In the past two decades, polymer solar cells have gradually attracted considerable attention as a promising alternative energy candidate. Polymer solar cells are made of different kinds of semiconducting polymers, which can be quite similar in terms of their molecular structures and compositions compared to conventional polymers found in daily applications.
With the assistance of small organic molecules in polymer solar cell devices, it can trap and accumulate light and turn it into electricity. The choice of polymer in solar cell materials usually makes them light and capable of many environmentally-friendly processes.
The power conversion efficiency, which measures the percentage of incident light converted to electrons, is the primary quantitative index to determine the performance of a solar cell device. Recently, the certified power conversion efficiency of a state-of-the-art polymer solar cell achieved 12%, which means that 12% of the incoming solar energy can be converted into electric power. However, inorganic crystalline Si solar cell can already reach power conversion efficiencies exceeding 26%, and some of the multi-junction cells can be even more than 30%. Based on the above facts, people may ask: what is the major advantage of polymer-based solar cells to compensate for its obvious lower efficiency? Is it really worth developing in a nearly saturated global solar cell market?
The answer is simple: transparency. The solar spectrum is composed of light with different wavelengths. For the human eye, only light with wavelengths from 400 nm to 700 nm can be differentiated and imaged in the brain. In other words, the colors we see originate from only a small region of light. If light is not absorbed through an obstacle, this obstacle is deemed visibly transparent.
Due to the nature of the molecular orbitals of polymer compounds, the absorption spectra of polymer semiconductor materials are not as continuous as the ones of its inorganic counterparts. This results in a major shortcoming for single-junction polymer solar cells in terms of their insufficient light absorption and small electron current. However, this “disadvantage” of polymer solar cells can actually open a door to a new opportunity to achieve visible region transparency while maintaining decent electronic power output. According to the energy distribution of the solar spectrum, nearly half of solar energy is distributed within the infrared (IR) region. As a result, the theoretical efficiency of polymer solar cells with only IR absorption is able to be as high as the device with only visible absorption.
Because of the rapid and intensive research in this field recently, people begin to realize the potential of transparent polymer solar cells.
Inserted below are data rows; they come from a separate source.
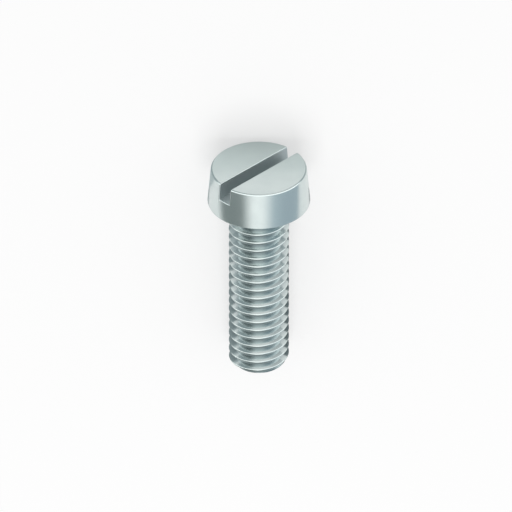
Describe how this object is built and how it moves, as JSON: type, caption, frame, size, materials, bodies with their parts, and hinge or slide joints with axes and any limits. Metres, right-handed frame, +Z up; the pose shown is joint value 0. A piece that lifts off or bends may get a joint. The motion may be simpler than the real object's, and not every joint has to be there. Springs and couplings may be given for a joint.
{
  "type": "machine screw",
  "caption": "Slotted cheese-head machine screw with a right-hand metric thread up to its head, a straight driver slot and a chamfered flat tip, lying on its side.",
  "frame": {"origin": "on the table, under the centre of the lying screw's box", "axes": "+Z up from the table; +X along the length as it lies, from the tip to the head. The screw's own axis rises 6.6 degrees from +X towards +Z, because the head is wider than the thread"},
  "size_m": [0.0198, 0.0084, 0.0085],
  "materials": {
    "zinc_plated_steel": "bright zinc plate with a clear blue-white passivation, satin to semi-gloss"
  },
  "bodies": {
    "root": {"screw": "zinc_plated_steel"}
  },
  "joints": []
}
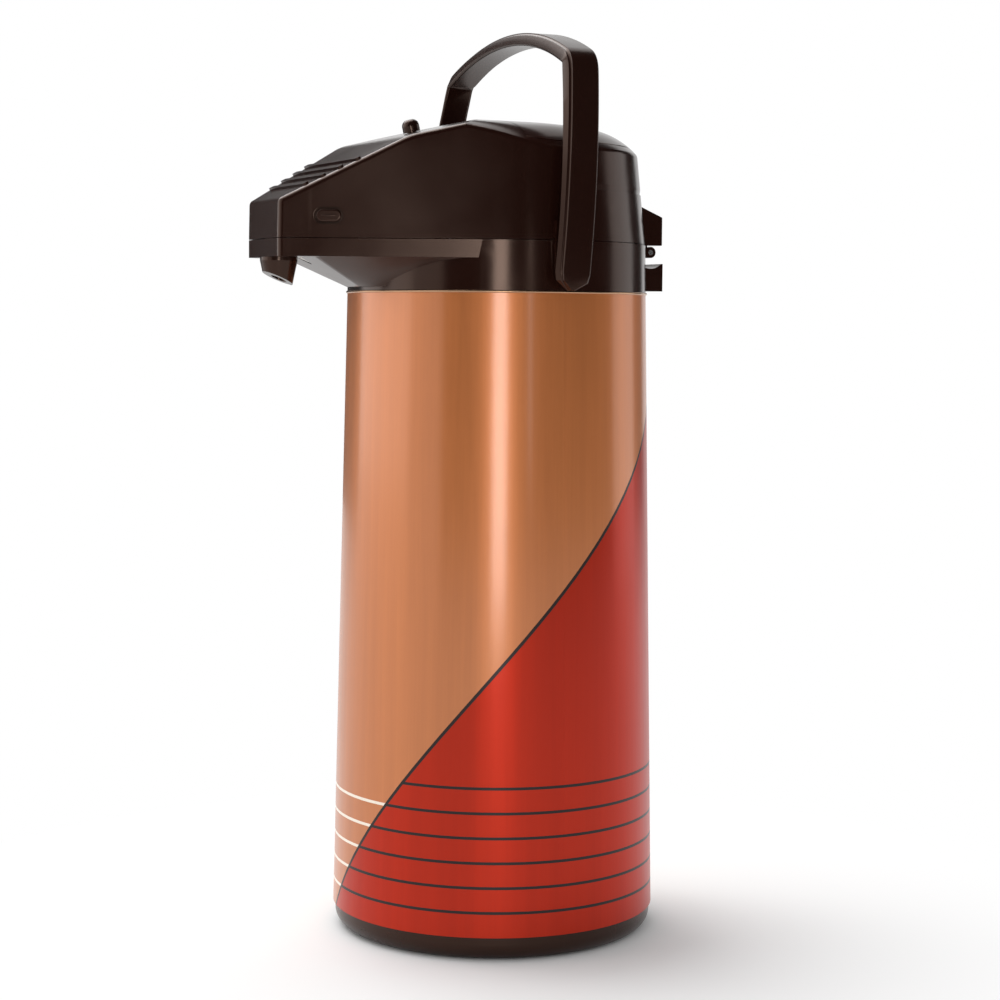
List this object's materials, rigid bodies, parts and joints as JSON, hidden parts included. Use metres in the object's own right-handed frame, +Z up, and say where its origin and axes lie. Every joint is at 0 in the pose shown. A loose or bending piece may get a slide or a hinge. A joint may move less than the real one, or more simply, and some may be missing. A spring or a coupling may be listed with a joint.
{
  "type": "airpot",
  "caption": "Pump-top vacuum airpot: tapered metal casing over a double glass liner, hinged lid with a pouring nose and push plate, and a swinging bail handle.",
  "frame": {"origin": "middle of the foot's resting face, on the casing's axis", "axes": "+Z up along the casing's axis, -Y towards the spout, +X to the right when the pot is seen from above with the spout pointing down the page"},
  "size_m": [0.1604, 0.1941, 0.415],
  "materials": {
    "gloss_brown": "very dark brown moulded plastic, high gloss",
    "casing_lacquer": "satin metallic lacquer, tan above and red below a diagonal line",
    "silvered_glass": "silvered vacuum glass",
    "rubber": "pale silicone rubber",
    "steel": "plain steel",
    "inner_plastic": "off-white moulded plastic",
    "soft_tube": "translucent silicone tube",
    "bellows_plastic": "soft translucent plastic"
  },
  "bodies": {
    "pot": {"base_ring": "gloss_brown", "base_cap": "inner_plastic", "casing": "casing_lacquer", "liner_outer_glass": "silvered_glass", "liner_inner_bowl": "silvered_glass", "liner_inner_wall": "silvered_glass", "liner_inner_shoulder": "silvered_glass", "liner_cushion": "rubber", "neck_gasket": "rubber", "collar": "gloss_brown", "hinge_pin": "steel", "dip_tube": "inner_plastic", "tube_elbow": "inner_plastic", "pour_tube": "soft_tube", "spout_head": "inner_plastic", "spout_nozzle": "gloss_brown"},
    "lid": {"lid_housing": "gloss_brown", "lid_inner_plate": "inner_plastic", "lid_screws": "steel", "lid_seal": "rubber", "bellows": "bellows_plastic", "return_spring": "steel", "outlet_valve": "rubber", "handle_pivot_left": "steel", "handle_pivot_right": "steel"},
    "pump": {"push_plate": "gloss_brown", "plunger_disc": "inner_plastic", "intake_valve": "rubber"},
    "lock": {"lock_knob": "gloss_brown", "lock_slider": "inner_plastic"},
    "button_left": {"release_button_left": "gloss_brown"},
    "button_right": {"release_button_right": "gloss_brown"},
    "carry_handle": {"handle": "gloss_brown"}
  },
  "joints": [
    {"name": "lid_open", "type": "hinge", "parent": "pot", "child": "lid", "pos_m": [0, 0.0725, 0.3148], "axis": [-1, 0, 0], "range_deg": [0, 75]},
    {"name": "pump_press", "type": "slide", "parent": "lid", "child": "pump", "axis": [0, 0, -1], "range_m": [0, 0.02], "stiffness_N_per_m": 400, "springref_m": -0.005, "deforming": ["bellows", "return_spring"]},
    {"name": "lock_slide", "type": "slide", "parent": "lid", "child": "lock", "axis": [0, -0.972, -0.2351], "range_m": [-0.007, 0]},
    {"name": "button_left_press", "type": "slide", "parent": "lid", "child": "button_left", "axis": [0.8981, 0.4399, 0], "range_m": [0, 0.0025], "stiffness_N_per_m": 600, "springref_m": -0.001},
    {"name": "button_right_press", "type": "slide", "parent": "lid", "child": "button_right", "axis": [-0.8981, 0.4399, 0], "range_m": [0, 0.0025], "stiffness_N_per_m": 600, "springref_m": -0.001},
    {"name": "handle_swing", "type": "hinge", "parent": "lid", "child": "carry_handle", "pos_m": [0, 0, 0.3048], "axis": [1, 0, 0], "range_deg": [-84, 55]}
  ]
}
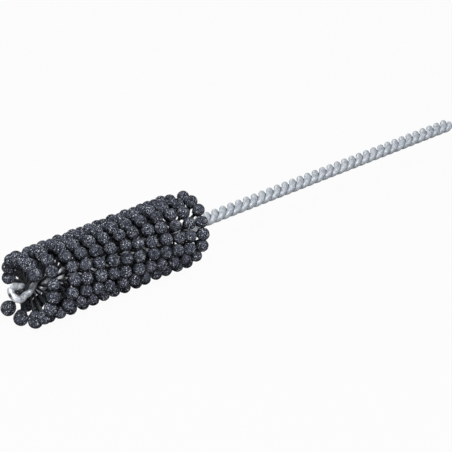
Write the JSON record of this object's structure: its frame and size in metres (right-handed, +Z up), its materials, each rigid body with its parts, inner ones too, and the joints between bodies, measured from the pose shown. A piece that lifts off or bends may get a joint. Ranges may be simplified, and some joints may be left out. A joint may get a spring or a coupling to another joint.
{
  "type": "flexible ball hone",
  "caption": "Twisted-wire shank with a spiral brush of flexible filaments, each tipped with an abrasive ball, for honing a small bore.",
  "frame": {"origin": "centre of the shank's cut end, on the tool's axis", "axes": "+X along the tool's axis, out of the shank's cut end, with the brush and eye towards -X; +Z up, with the tool lying level"},
  "size_m": [0.2032, 0.0222, 0.0222],
  "materials": {
    "steel_wire": "satin",
    "nylon": "satin",
    "abrasive": "matte"
  },
  "bodies": {
    "stem": {"core_wire": "steel_wire"},
    "filaments": {"filament_row_01": "nylon", "filament_row_02": "nylon", "filament_row_03": "nylon", "filament_row_04": "nylon", "filament_row_05": "nylon", "filament_row_06": "nylon", "filament_row_07": "nylon", "filament_row_08": "nylon", "filament_row_09": "nylon", "filament_row_10": "nylon", "filament_row_11": "nylon", "filament_row_12": "nylon", "filament_row_13": "nylon"},
    "ball_pack": {"ball_row_01": "abrasive", "ball_row_02": "abrasive", "ball_row_03": "abrasive", "ball_row_04": "abrasive", "ball_row_05": "abrasive", "ball_row_06": "abrasive", "ball_row_07": "abrasive", "ball_row_08": "abrasive", "ball_row_09": "abrasive", "ball_row_10": "abrasive", "ball_row_11": "abrasive", "ball_row_12": "abrasive", "ball_row_13": "abrasive"}
  },
  "joints": [
    {"name": "ball_trail", "type": "slide", "parent": "stem", "child": "filaments", "axis": [1, 0, 0], "range_m": [-0.0015, 0.0015], "stiffness_N_per_m": 300, "deforming": ["filament_row_01", "filament_row_02", "filament_row_03", "filament_row_04", "filament_row_05", "filament_row_06", "filament_row_07", "filament_row_08", "filament_row_09", "filament_row_10", "filament_row_11", "filament_row_12", "filament_row_13"]},
    {"name": "ball_lag", "type": "hinge", "parent": "filaments", "child": "ball_pack", "pos_m": [-0.16314, 0, 0], "axis": [1, 0, 0], "range_deg": [-8, 8], "stiffness_Nm_per_rad": 0.02, "deforming": ["filament_row_01", "filament_row_02", "filament_row_03", "filament_row_04", "filament_row_05", "filament_row_06", "filament_row_07", "filament_row_08", "filament_row_09", "filament_row_10", "filament_row_11", "filament_row_12", "filament_row_13"]}
  ]
}
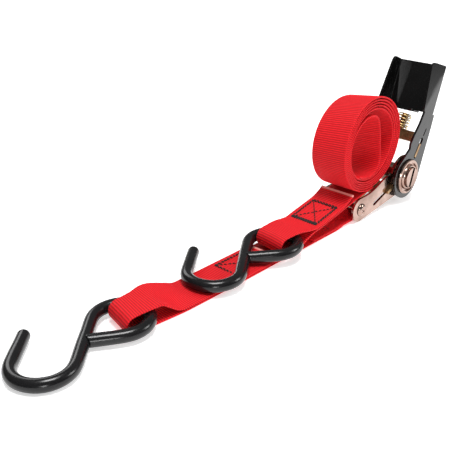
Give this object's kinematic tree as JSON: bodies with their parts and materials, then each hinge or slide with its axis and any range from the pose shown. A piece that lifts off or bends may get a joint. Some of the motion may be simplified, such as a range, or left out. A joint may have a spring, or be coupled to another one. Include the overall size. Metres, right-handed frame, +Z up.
{
  "type": "ratchet tie down",
  "caption": "Ratchet tie down with a short sewn strap, a long rolled strap and a coated S hook on each, for holding a load to a truck or trailer.",
  "frame": {"origin": "under the middle of the whole object's outline, on the floor", "axes": "+X along the straps from the front hook to the ratchet, +Y across the webbing, +Z up"},
  "size_m": [0.3454, 0.052, 0.0918],
  "materials": {
    "yellow_zinc": "yellow zinc plate",
    "spring_steel": "yellow zinc plated wire",
    "bright_steel": "bare wire",
    "black_paint": "gloss black",
    "black_vinyl": "dipped vinyl, semi-gloss",
    "red_webbing": "ribbed polyester webbing",
    "black_thread": "sewing thread"
  },
  "bodies": {
    "straps_and_frame": {"frame_plate_near": "yellow_zinc", "frame_plate_far": "yellow_zinc", "anchor_rivet": "yellow_zinc", "spring_crossbar": "yellow_zinc", "lock_pawl_spring": "spring_steel", "fixed_strap": "red_webbing", "long_strap": "red_webbing", "front_hook_stitching": "black_thread", "anchor_stitching": "black_thread", "rear_hook_stitching": "black_thread"},
    "lock_pawl": {"lock_pawl": "yellow_zinc"},
    "handle": {"handle": "black_paint", "drive_pawl_spring": "spring_steel"},
    "drive_pawl": {"drive_pawl": "yellow_zinc"},
    "spindle": {"mandrel_half_front": "yellow_zinc", "mandrel_half_rear": "yellow_zinc", "gear_near": "yellow_zinc", "gear_far": "yellow_zinc", "cap_disc_near": "yellow_zinc", "cap_disc_far": "yellow_zinc"},
    "front_hook": {"front_hook_core": "bright_steel", "front_hook_coating": "black_vinyl"},
    "rear_hook": {"rear_hook_core": "bright_steel", "rear_hook_coating": "black_vinyl"}
  },
  "joints": [
    {"name": "handle_swing", "type": "hinge", "parent": "straps_and_frame", "child": "handle", "pos_m": [0.13224, -0.00331, 0.0188], "axis": [0, 1, 0], "range_deg": [-30, 65]},
    {"name": "spindle_turn", "type": "hinge", "parent": "straps_and_frame", "child": "spindle", "pos_m": [0.13224, -0.00331, 0.0188], "axis": [0, 1, 0], "range_deg": [-30, 65]},
    {"name": "drive_pawl_slide", "type": "slide", "parent": "handle", "child": "drive_pawl", "axis": [0.5592, 0, 0.829], "range_m": [0, 0.004], "stiffness_N_per_m": 150, "springref_m": -0.008, "deforming": ["drive_pawl_spring"]},
    {"name": "lock_pawl_slide", "type": "slide", "parent": "straps_and_frame", "child": "lock_pawl", "axis": [-0.9455, 0, -0.3256], "range_m": [0, 0.004], "stiffness_N_per_m": 150, "springref_m": -0.008, "deforming": ["lock_pawl_spring"]},
    {"name": "front_hook_swing", "type": "hinge", "parent": "straps_and_frame", "child": "front_hook", "pos_m": [-0.09076, -0.00241, 0.00521], "axis": [0, 1, 0], "range_deg": [0, 12]},
    {"name": "rear_hook_swing", "type": "hinge", "parent": "straps_and_frame", "child": "rear_hook", "pos_m": [0.02242, -0.00331, 0.00791], "axis": [0, 1, 0], "range_deg": [0, 20]}
  ],
  "couplings": [
    {"joint": "spindle_turn", "follows": "handle_swing", "ratio": 1}
  ]
}
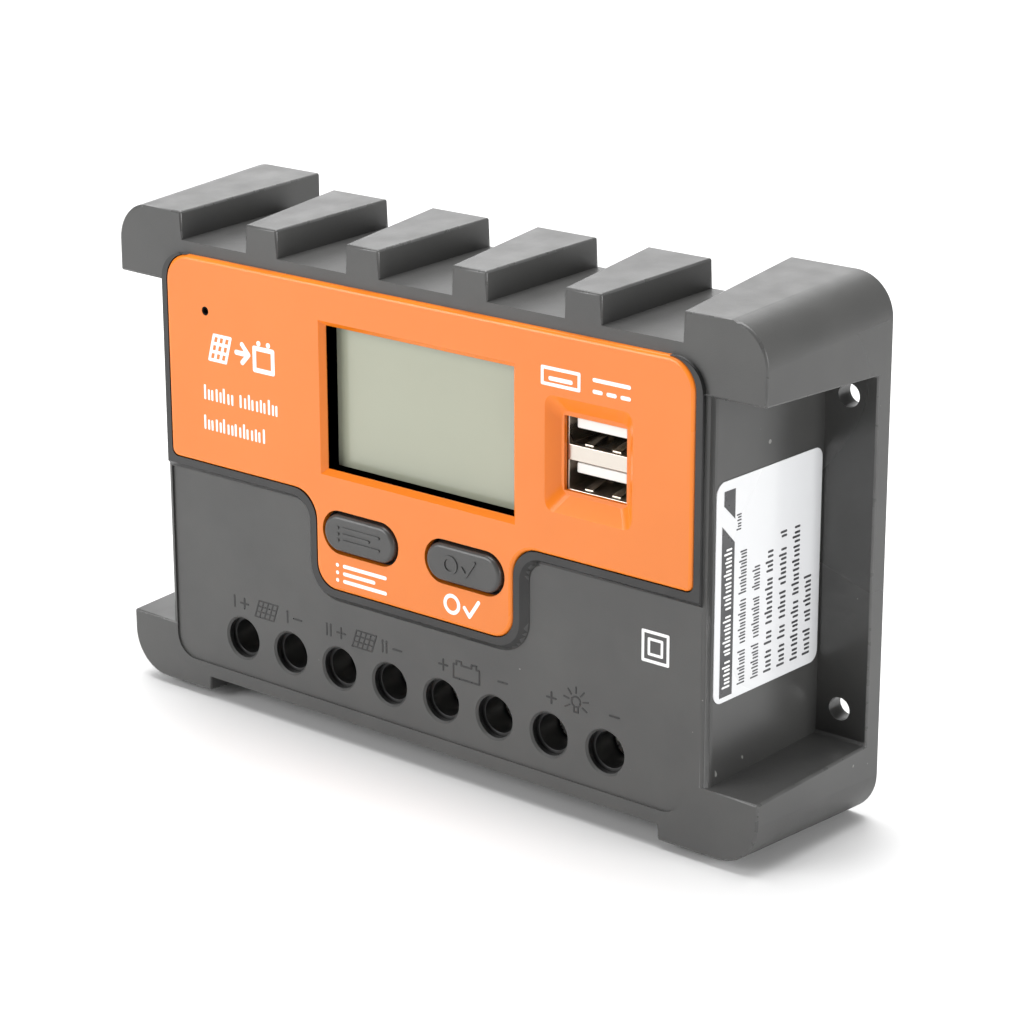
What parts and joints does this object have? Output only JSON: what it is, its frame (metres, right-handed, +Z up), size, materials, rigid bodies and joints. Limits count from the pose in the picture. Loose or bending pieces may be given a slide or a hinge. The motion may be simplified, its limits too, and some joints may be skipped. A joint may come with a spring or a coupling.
{
  "type": "solar charge controller",
  "caption": "Flat wall-mounted controller: dark finned housing with corner ears, coloured T-shaped front plate with display, push buttons, a double USB socket and a row of screw terminals.",
  "frame": {"origin": "bottom centre of the outer box, in the plane of the lower ears' soles", "axes": "+X to the right seen from the front, +Y to the back towards the wall, +Z up"},
  "size_m": [0.15, 0.036, 0.097],
  "materials": {
    "housing_plastic": "fine satin texture",
    "plate_plastic": "smooth satin",
    "button_plastic": "satin",
    "dark_plastic": "moulded",
    "diffuser_plastic": "translucent",
    "display_glass": "polished",
    "tinned_metal": "tinned",
    "board_laminate": "solder mask",
    "screw_steel": "zinc plated",
    "shell_steel": "nickel plated",
    "white_plastic": "moulded",
    "contact_brass": "gold flash",
    "terminal_plastic": "moulded",
    "clamp_brass": "nickel plated",
    "pad_silicone": "soft sheet",
    "can_sleeve": "shrink sleeve",
    "ferrite": "pressed",
    "copper_wire": "enamelled",
    "heat_sink_aluminium": "bead blasted",
    "label_film": "glossy film"
  },
  "bodies": {
    "housing": {"front_housing": "housing_plastic", "face_plate": "plate_plastic", "switch_bodies": "dark_plastic", "lcd_glass": "display_glass", "lcd_frame": "dark_plastic", "lcd_backlight": "diffuser_plastic", "lcd_pins": "tinned_metal", "display_board": "board_laminate", "display_screws": "screw_steel", "header_body": "dark_plastic", "header_pins": "tinned_metal", "status_led": "diffuser_plastic", "light_pipe": "diffuser_plastic", "usb_shell": "shell_steel", "usb_insulator": "white_plastic", "usb_contacts": "contact_brass", "terminal_block": "terminal_plastic", "terminal_lugs": "tinned_metal", "main_board": "board_laminate", "board_screws": "screw_steel", "transistor_bodies": "dark_plastic", "transistor_tabs": "tinned_metal", "transistor_legs": "tinned_metal", "transistor_nuts": "screw_steel", "transistor_screws": "screw_steel", "thermal_pad": "pad_silicone", "capacitors": "can_sleeve", "choke_core": "ferrite", "choke_winding": "copper_wire", "microcontroller": "dark_plastic", "usb_regulator": "dark_plastic", "shunts": "tinned_metal", "rear_plate": "heat_sink_aluminium", "rear_screws": "screw_steel", "side_label": "label_film"},
    "menu_key": {"menu_button": "button_plastic", "menu_plunger": "dark_plastic"},
    "set_key": {"set_button": "button_plastic", "set_plunger": "dark_plastic"},
    "screw_1": {"terminal_screw_1": "screw_steel"},
    "clamp_1": {"terminal_clamp_1": "clamp_brass"},
    "screw_2": {"terminal_screw_2": "screw_steel"},
    "clamp_2": {"terminal_clamp_2": "clamp_brass"},
    "screw_3": {"terminal_screw_3": "screw_steel"},
    "clamp_3": {"terminal_clamp_3": "clamp_brass"},
    "screw_4": {"terminal_screw_4": "screw_steel"},
    "clamp_4": {"terminal_clamp_4": "clamp_brass"},
    "screw_5": {"terminal_screw_5": "screw_steel"},
    "clamp_5": {"terminal_clamp_5": "clamp_brass"},
    "screw_6": {"terminal_screw_6": "screw_steel"},
    "clamp_6": {"terminal_clamp_6": "clamp_brass"},
    "screw_7": {"terminal_screw_7": "screw_steel"},
    "clamp_7": {"terminal_clamp_7": "clamp_brass"},
    "screw_8": {"terminal_screw_8": "screw_steel"},
    "clamp_8": {"terminal_clamp_8": "clamp_brass"}
  },
  "joints": [
    {"name": "menu_press", "type": "slide", "parent": "housing", "child": "menu_key", "axis": [0, 1, 0], "range_m": [0, 0.0005], "stiffness_N_per_m": 400, "springref_m": -0.0005},
    {"name": "set_press", "type": "slide", "parent": "housing", "child": "set_key", "axis": [0, 1, 0], "range_m": [0, 0.0005], "stiffness_N_per_m": 400, "springref_m": -0.0005},
    {"name": "screw_1_turn", "type": "hinge", "parent": "housing", "child": "screw_1", "pos_m": [-0.04458, 0, 0.0143], "axis": [0, 1, 0], "range_deg": [0, 1080]},
    {"name": "clamp_1_rise", "type": "slide", "parent": "housing", "child": "clamp_1", "axis": [0, -1, 0], "range_m": [0, 0.0021]},
    {"name": "screw_2_turn", "type": "hinge", "parent": "housing", "child": "screw_2", "pos_m": [-0.03225, 0, 0.0143], "axis": [0, 1, 0], "range_deg": [0, 1080]},
    {"name": "clamp_2_rise", "type": "slide", "parent": "housing", "child": "clamp_2", "axis": [0, -1, 0], "range_m": [0, 0.0021]},
    {"name": "screw_3_turn", "type": "hinge", "parent": "housing", "child": "screw_3", "pos_m": [-0.01992, 0, 0.0143], "axis": [0, 1, 0], "range_deg": [0, 1080]},
    {"name": "clamp_3_rise", "type": "slide", "parent": "housing", "child": "clamp_3", "axis": [0, -1, 0], "range_m": [0, 0.0021]},
    {"name": "screw_4_turn", "type": "hinge", "parent": "housing", "child": "screw_4", "pos_m": [-0.00759, 0, 0.0143], "axis": [0, 1, 0], "range_deg": [0, 1080]},
    {"name": "clamp_4_rise", "type": "slide", "parent": "housing", "child": "clamp_4", "axis": [0, -1, 0], "range_m": [0, 0.0021]},
    {"name": "screw_5_turn", "type": "hinge", "parent": "housing", "child": "screw_5", "pos_m": [0.00474, 0, 0.0143], "axis": [0, 1, 0], "range_deg": [0, 1080]},
    {"name": "clamp_5_rise", "type": "slide", "parent": "housing", "child": "clamp_5", "axis": [0, -1, 0], "range_m": [0, 0.0021]},
    {"name": "screw_6_turn", "type": "hinge", "parent": "housing", "child": "screw_6", "pos_m": [0.01707, 0, 0.0143], "axis": [0, 1, 0], "range_deg": [0, 1080]},
    {"name": "clamp_6_rise", "type": "slide", "parent": "housing", "child": "clamp_6", "axis": [0, -1, 0], "range_m": [0, 0.0021]},
    {"name": "screw_7_turn", "type": "hinge", "parent": "housing", "child": "screw_7", "pos_m": [0.0294, 0, 0.0143], "axis": [0, 1, 0], "range_deg": [0, 1080]},
    {"name": "clamp_7_rise", "type": "slide", "parent": "housing", "child": "clamp_7", "axis": [0, -1, 0], "range_m": [0, 0.0021]},
    {"name": "screw_8_turn", "type": "hinge", "parent": "housing", "child": "screw_8", "pos_m": [0.04173, 0, 0.0143], "axis": [0, 1, 0], "range_deg": [0, 1080]},
    {"name": "clamp_8_rise", "type": "slide", "parent": "housing", "child": "clamp_8", "axis": [0, -1, 0], "range_m": [0, 0.0021]}
  ],
  "couplings": [
    {"joint": "screw_1_turn", "follows": "clamp_1_rise", "rad_per_m": 8976},
    {"joint": "screw_2_turn", "follows": "clamp_2_rise", "rad_per_m": 8976},
    {"joint": "screw_3_turn", "follows": "clamp_3_rise", "rad_per_m": 8976},
    {"joint": "screw_4_turn", "follows": "clamp_4_rise", "rad_per_m": 8976},
    {"joint": "screw_5_turn", "follows": "clamp_5_rise", "rad_per_m": 8976},
    {"joint": "screw_6_turn", "follows": "clamp_6_rise", "rad_per_m": 8976},
    {"joint": "screw_7_turn", "follows": "clamp_7_rise", "rad_per_m": 8976},
    {"joint": "screw_8_turn", "follows": "clamp_8_rise", "rad_per_m": 8976}
  ]
}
Once again, they may ask, “Is there a purpose for utilizing this type of solar cell rather than inorganic ones?”
Of course, there are some special but also important applications that transparent polymer solar cells can be specifically preferred, ranging from indoor sensors for the internet of things (IoT) to building-integrated modules. Indoor applications usually operate at low illuminance and consume very low power. In contrast, building-integrated modules are designed to incorporate into or replace traditional roofs and windows to absorb the outdoor sunlight and supply additional power to the building or the other system.
For indoor applications, transparent polymer solar cells have an advantage over inorganic solar cells under weak lighting (0.002 to 0.003 sun, 300 to 500 lux) conditions. Polymer materials have a much higher light extinction coefficient, which refers to a better light absorption ability per unit thickness and lower dependence of output voltage on illuminance, than inorganic solar cells. It means that polymer solar cells can still perform with reasonable efficiency and output power with a thinner layer under a dimmed surrounding without compromising much.
Among all potential outdoor applications, utilizing transparent polymer solar cells in a greenhouse for agricultural applications has more obvious advantages over the traditional module due to the ability of spectrum control.
Agricultural plants utilize specialized pigments to intercept and capture photon energy for growth. Within the broad solar light spectrum, the photosynthetically active radiation activates the chlorophyll a and b pigments, transforming light energy into chemical energy for production of carbon molecules (such as sugars) within some specific regions from 400 to 700 nm. The products are then used to construct organs like roots, leaves, stems, flowers, and fruits.
Consequently, solar cells can be designed to capture electromagnetic energy in regions of the spectrum that are not used or used less predominantly for photosynthesis and photomorphogenesis. Therefore, the spectral response of the cell can be tuned to use that section of light as well and maximize the total solar energy conversion efficiency.
Considering this remarkable potential, there is a strong uprising trend for developing polymer solar cells, especially the materials that can achieve both high efficiency and visible transparency. Research groups should also demonstrate methods of scalability to assist in technology transition from laboratory to industry, as well as to demonstrate transparent solar cells in other applications such as agriculture, construction, automobiles, and aviation.
These findings are described in the article entitled Transparent Polymer Photovoltaics for Solar Energy Harvesting and Beyond, recently published in Joule. This work was conducted by Sheng-Yung Chang, Pei Cheng and Yang Yang from the University of California, Los Angeles and Gang Li from the University of Hong Kong Polytechnic University.